### WHAT YOU SHOULD DO
Please write out the material below exactly as given.

### DATASET EXCERPT

= = = =

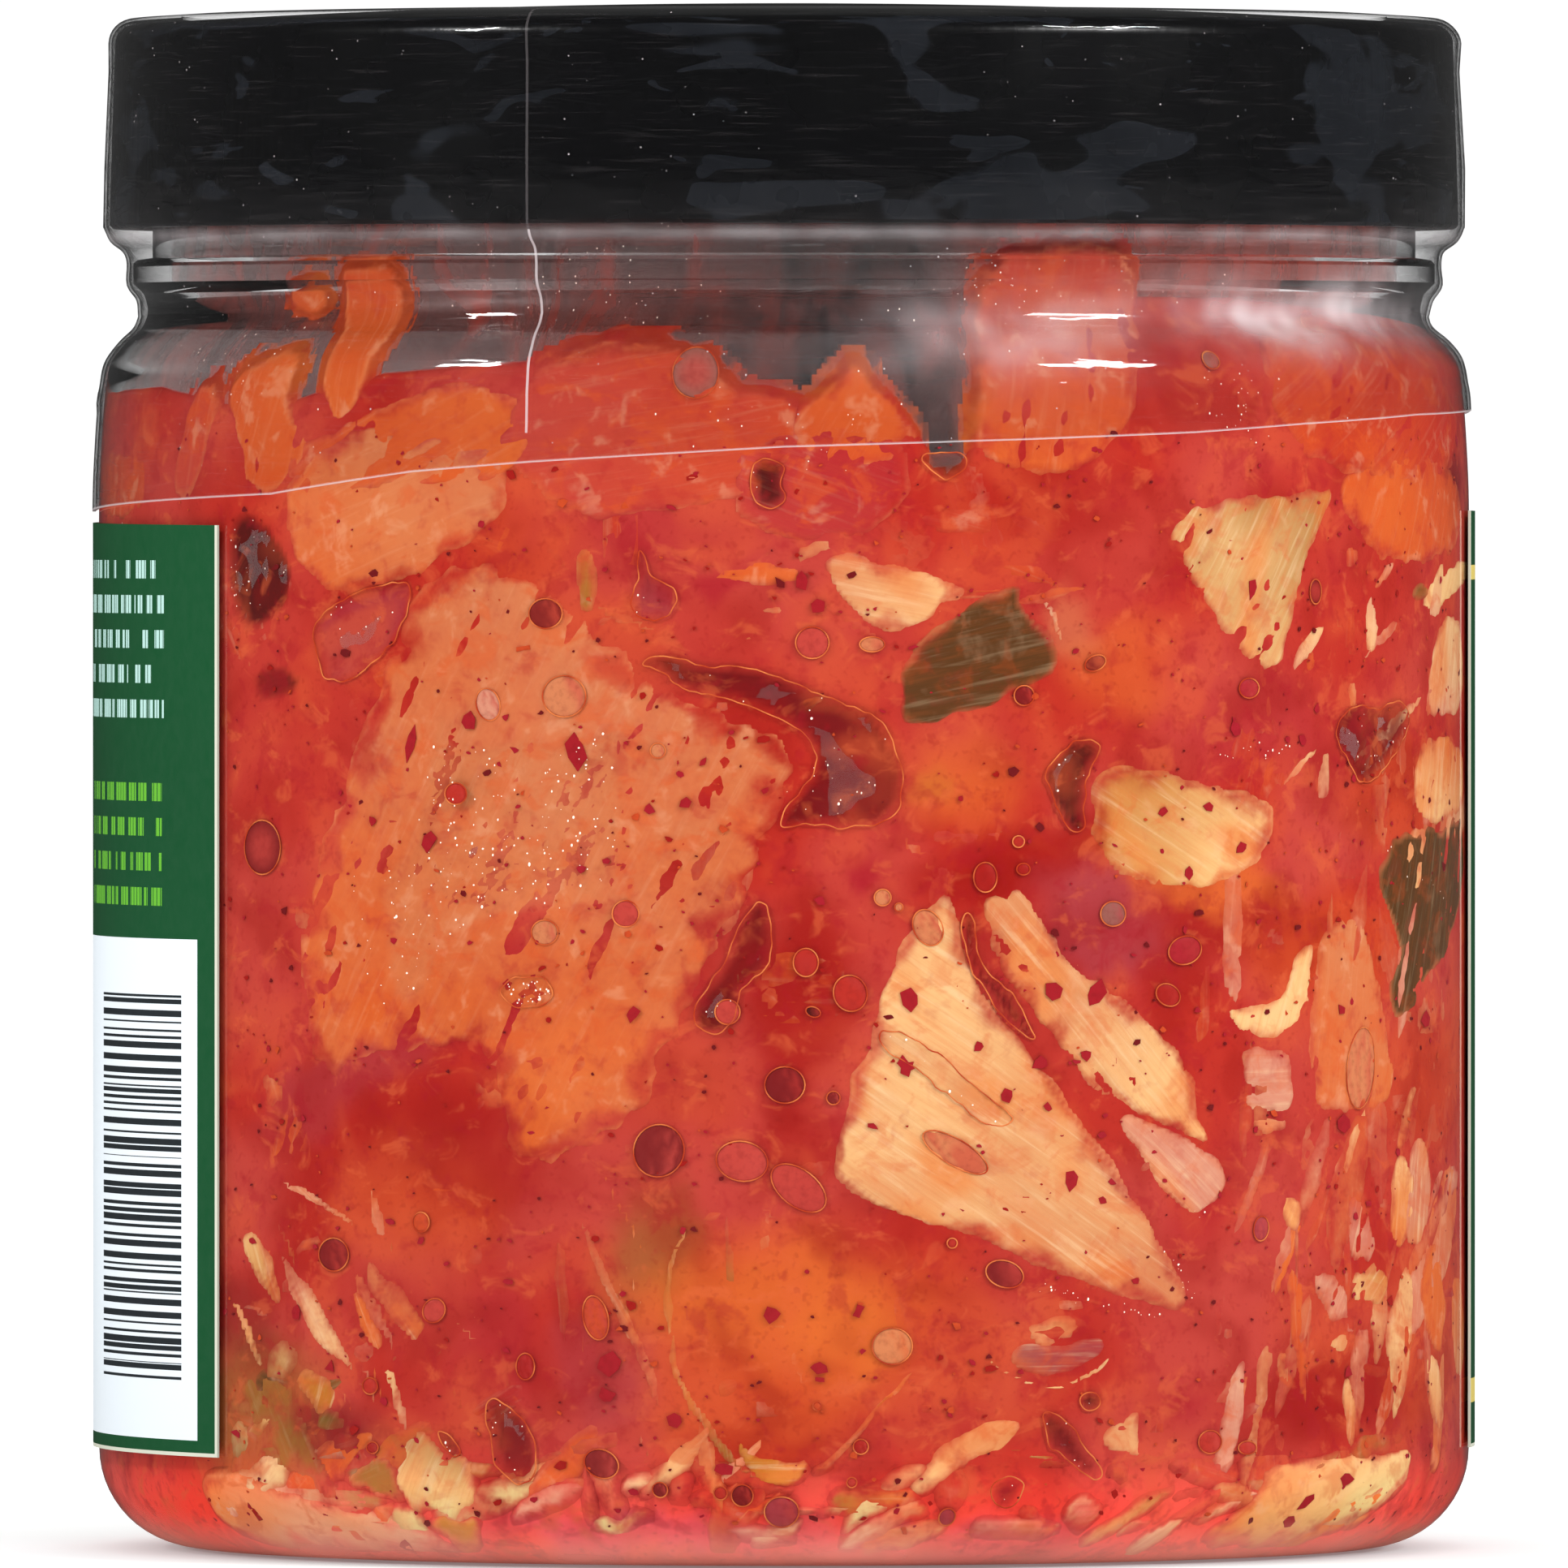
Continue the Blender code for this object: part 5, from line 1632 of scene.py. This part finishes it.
@dataclass(frozen=True)
class Cuts:
    """All the cuts of one kind, joined."""

    kind: Flesh
    pitch: float = 0.42
    margin: float = 1.0
    border: float = 1.6

    @staticmethod
    def within(cut: Cut, places: np.ndarray, outline: np.ndarray, seed: float) -> np.ndarray:
        """How far places lie inside a cut's outline once that is made uneven."""
        return inside_distance(wobbled(places, cut.wobble, 0.45, seed), outline)

    def slab(self, cut: Cut, seed: float) -> tuple[bmesh.types.BMesh, np.ndarray]:
        """One cut's flat slab and its outline."""
        outline = outline_of(cut.outline)
        low, high = outline.min(0) - self.border, outline.max(0) + self.border

        def keep(places: np.ndarray) -> np.ndarray:
            """Whether each place belongs to the slab."""
            return self.within(cut, places, outline, seed) > -self.margin

        return Workshop.sheet(tuple(low), tuple(high), (self.pitch, self.pitch), cut.thick, keep), outline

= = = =

### RESPONSE
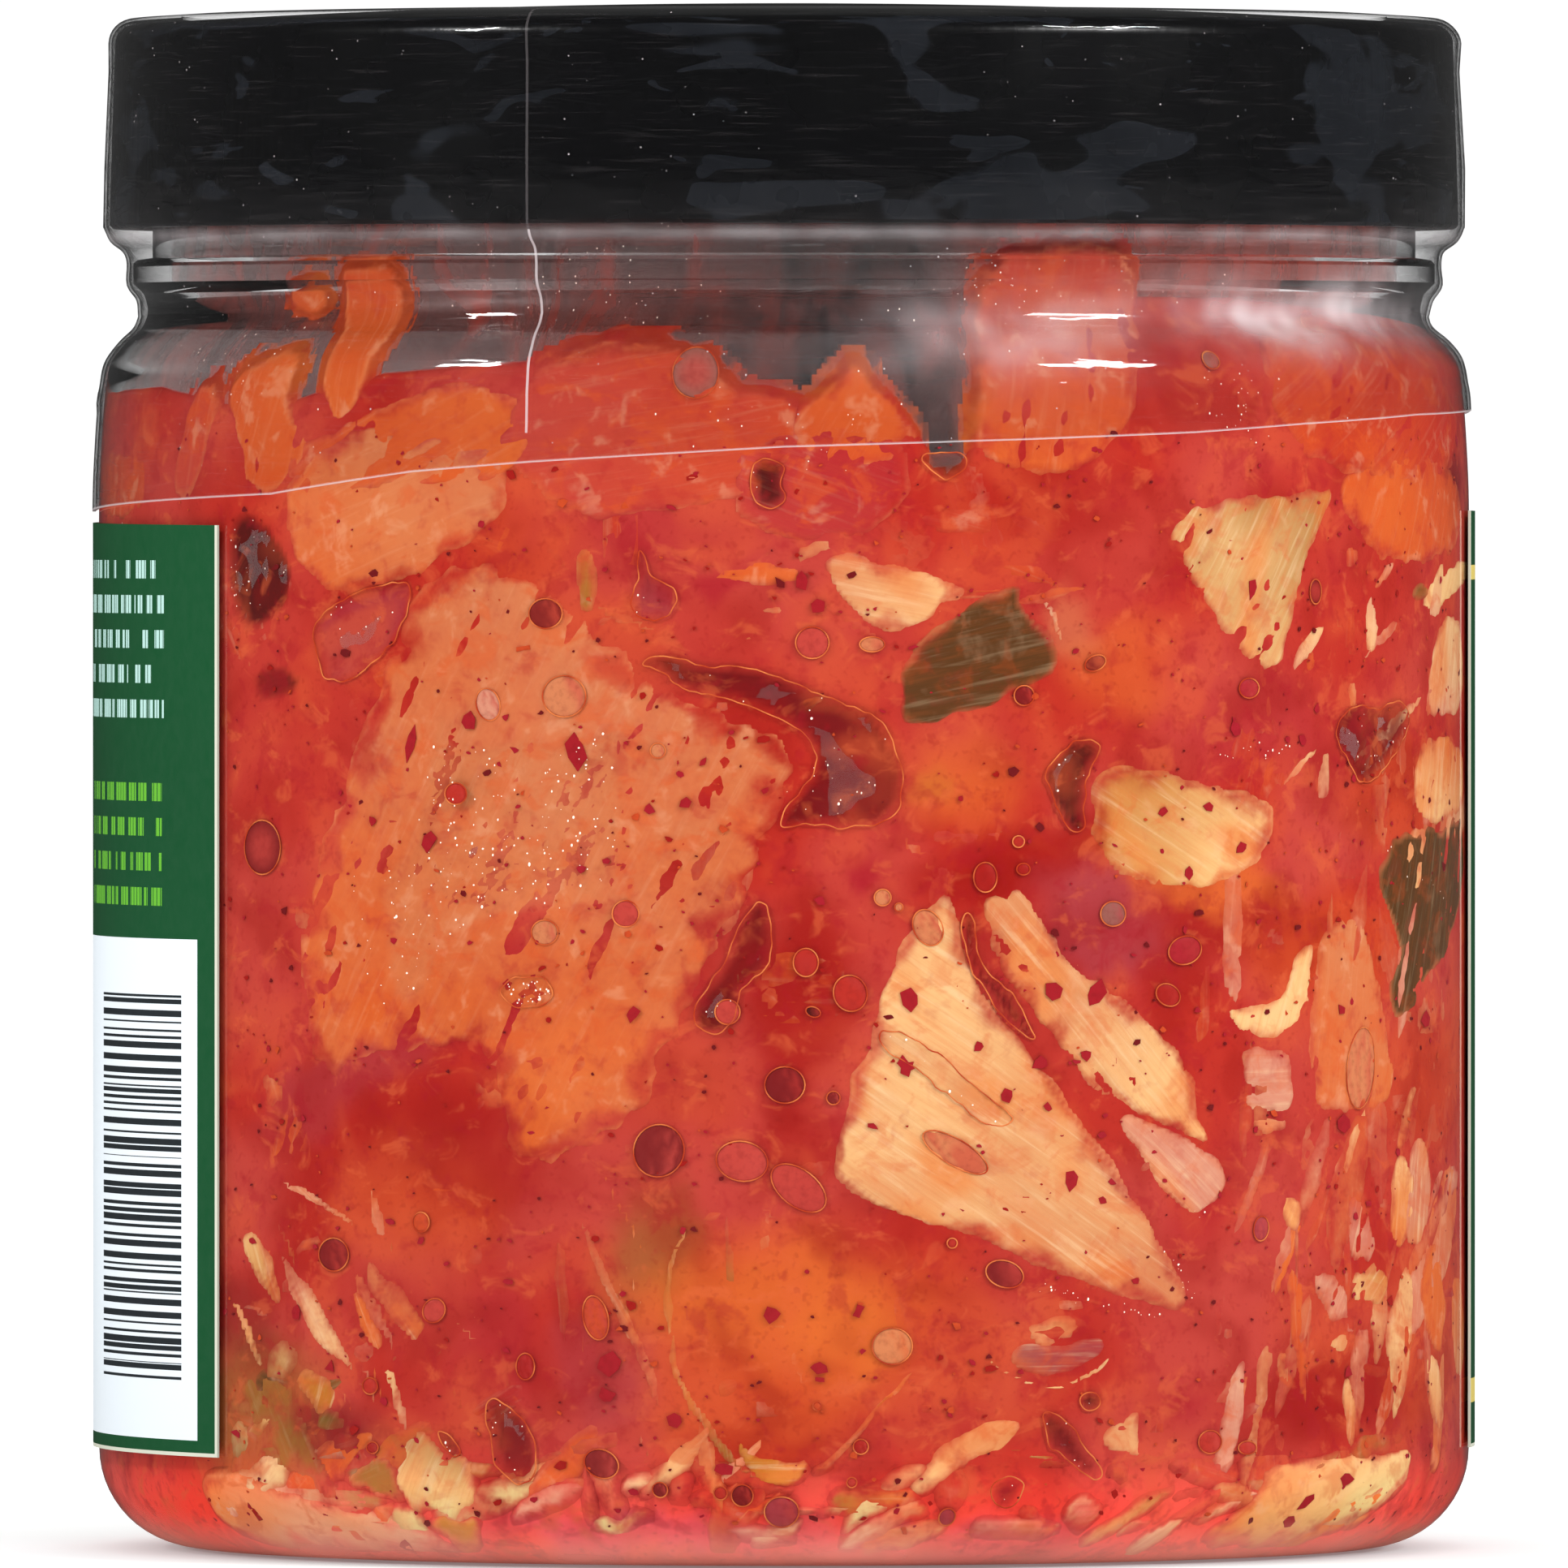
Continue the Blender code for this object: part 5, from line 1632 of scene.py. This part finishes it.
@dataclass(frozen=True)
class Cuts:
    """All the cuts of one kind, joined."""

    kind: Flesh
    pitch: float = 0.42
    margin: float = 1.0
    border: float = 1.6

    @staticmethod
    def within(cut: Cut, places: np.ndarray, outline: np.ndarray, seed: float) -> np.ndarray:
        """How far places lie inside a cut's outline once that is made uneven."""
        return inside_distance(wobbled(places, cut.wobble, 0.45, seed), outline)

    def slab(self, cut: Cut, seed: float) -> tuple[bmesh.types.BMesh, np.ndarray]:
        """One cut's flat slab and its outline."""
        outline = outline_of(cut.outline)
        low, high = outline.min(0) - self.border, outline.max(0) + self.border

        def keep(places: np.ndarray) -> np.ndarray:
            """Whether each place belongs to the slab."""
            return self.within(cut, places, outline, seed) > -self.margin

        return Workshop.sheet(tuple(low), tuple(high), (self.pitch, self.pitch), cut.thick, keep), outline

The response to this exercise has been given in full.